String split with conditions in R

2020-05-22 00:45发布

问题:

I have this mystring with the delimiter _. The condition here is if there are two or more delimiters, I want to split at the second delimiter and if there is only one delimiter, I want to split at ".Recal" and get the result as shown below.

mystring<-c("MODY_60.2.ReCal.sort.bam","MODY_116.21_C4U.ReCal.sort.bam","MODY_116.3_C2RX-1-10.ReCal.sort.bam","MODY_116.4.ReCal.sort.bam")

result

"MODY_60.2"  "MODY_116.21" "MODY_116.3"  "MODY_116.4"

回答1:

You can do this using gsubfn

library(gsubfn)
f <- function(x,y,z) if (z=="_") y else strsplit(x, ".ReCal", fixed=T)[[1]][[1]]
gsubfn("([^_]+_[^_]+)(.).*", f, mystring, backref=2)
# [1] "MODY_60.2"   "MODY_116.21" "MODY_116.3"  "MODY_116.4" 

This allows for cases when you have more than two "_", and you want to split on the second one, for example,

mystring<-c("MODY_60.2.ReCal.sort.bam",
            "MODY_116.21_C4U.ReCal.sort.bam",
            "MODY_116.3_C2RX-1-10.ReCal.sort.bam",
            "MODY_116.4.ReCal.sort.bam",
            "MODY_116.4_asdfsadf_1212_asfsdf",
            "MODY_116.5.ReCal_asdfsadf_1212_asfsdf",  # split by second "_", leaving ".ReCal"
            "MODY")

gsubfn("([^_]+_[^_]+)(.).*", f, mystring, backref=2)
# [1] "MODY_60.2"        "MODY_116.21"      "MODY_116.3"       "MODY_116.4"      
# [5] "MODY_116.4"       "MODY_116.5.ReCal" "MODY"            

In the function, f, x is the original string, y and z are the next matches.

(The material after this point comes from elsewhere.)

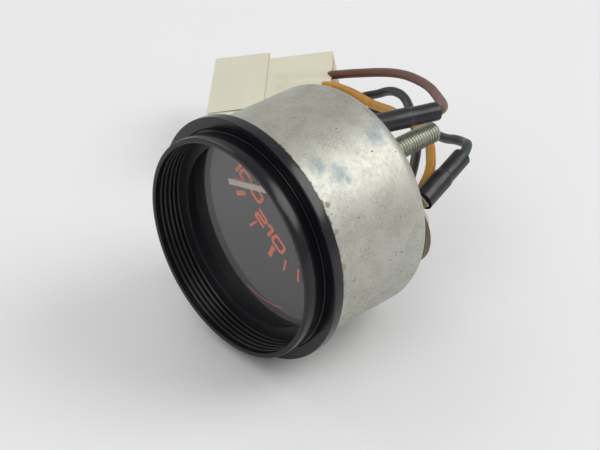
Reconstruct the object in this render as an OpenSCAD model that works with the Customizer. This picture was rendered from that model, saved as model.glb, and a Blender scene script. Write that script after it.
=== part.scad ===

So, if z is not a "_", then it proceeds with the splitting by the alternative string.



回答2:

With the stringr package:

str_extract(mystring, '.*?_.*?(?=_)|^.*?_.*(?=\\.ReCal)')
[1] "MODY_60.2" "MODY_116.21" "MODY_116.3" "MODY_116.4"

It also works with more than two delimiters.



回答3:

Perl/PCRE has the branch reset feature that lets you reuse a group number when you have capturing groups in different alternatives, and is considered as one capturing group.

IMO, this feature is elegant when you want to supply different alternatives.

x <- c('MODY_60.2.ReCal.sort.bam', 'MODY_116.21_C4U.ReCal.sort.bam', 
       'MODY_116.3_C2RX-1-10.ReCal.sort.bam', 'MODY_116.4.ReCal.sort.bam',
       'MODY_116.4_asdfsadf_1212_asfsdf', 'MODY_116.5.ReCal_asdfsadf_1212_asfsdf', 'MODY')

sub('^(?|([^_]*_[^_]*)_.*|(.*)\\.ReCal.*)$', '\\1', x, perl=T)
# [1] "MODY_60.2"        "MODY_116.21"      "MODY_116.3"       "MODY_116.4"      
# [5] "MODY_116.4"       "MODY_116.5.ReCal" "MODY"  


回答4:

gsub('^(.*\\.\\d+).*','\\1',mystring)
[1] "MODY_60.2"   "MODY_116.21" "MODY_116.3"  "MODY_116.4"


回答5:

^([^_\\n]*_[^_\\n]*)(?:_.*|\\.ReCal[^_]*)$

You can simply do using gsub without using any complex regex.Just replace by \\1.See demo.

https://regex101.com/r/wL4aB6/1



回答6:

A little longer, but needs less regular expression knowledge:

library(stringr)
indx <- str_locate_all(mystring, "_")

for (i in seq_along(indx)) {
  if (nrow(indx[[i]]) == 1) {
    mystring[i] <- strsplit(mystring[i], ".ReCal")[[1]][1]
  } else {
    mystring[i] <- substr(mystring[i], start = 1, stop = indx[[i]][2] - 1)
  }
}


回答7:

gregexpr can search for a pattern in strings and give the location.

First, we use gregexpr to find the location of all _ in each element of mystring. Then, we loop through that output and extract the index of second _ within each element of mystring. If there is no second _, it'll return an NA (check inds in the example below).

After that, we can either extract the relevant part using substr based on the extracted index or, if there is NA, we can split the string at .ReCal and keep only the first part.

inds = sapply(gregexpr("_", mystring, fixed = TRUE), function(x) x[2])
ifelse(!is.na(inds),
       substr(mystring, 1, inds - 1), 
       sapply(strsplit(mystring, ".ReCal"), '[', 1))
#[1] "MODY_60.2"   "MODY_116.21" "MODY_116.3"  "MODY_116.4"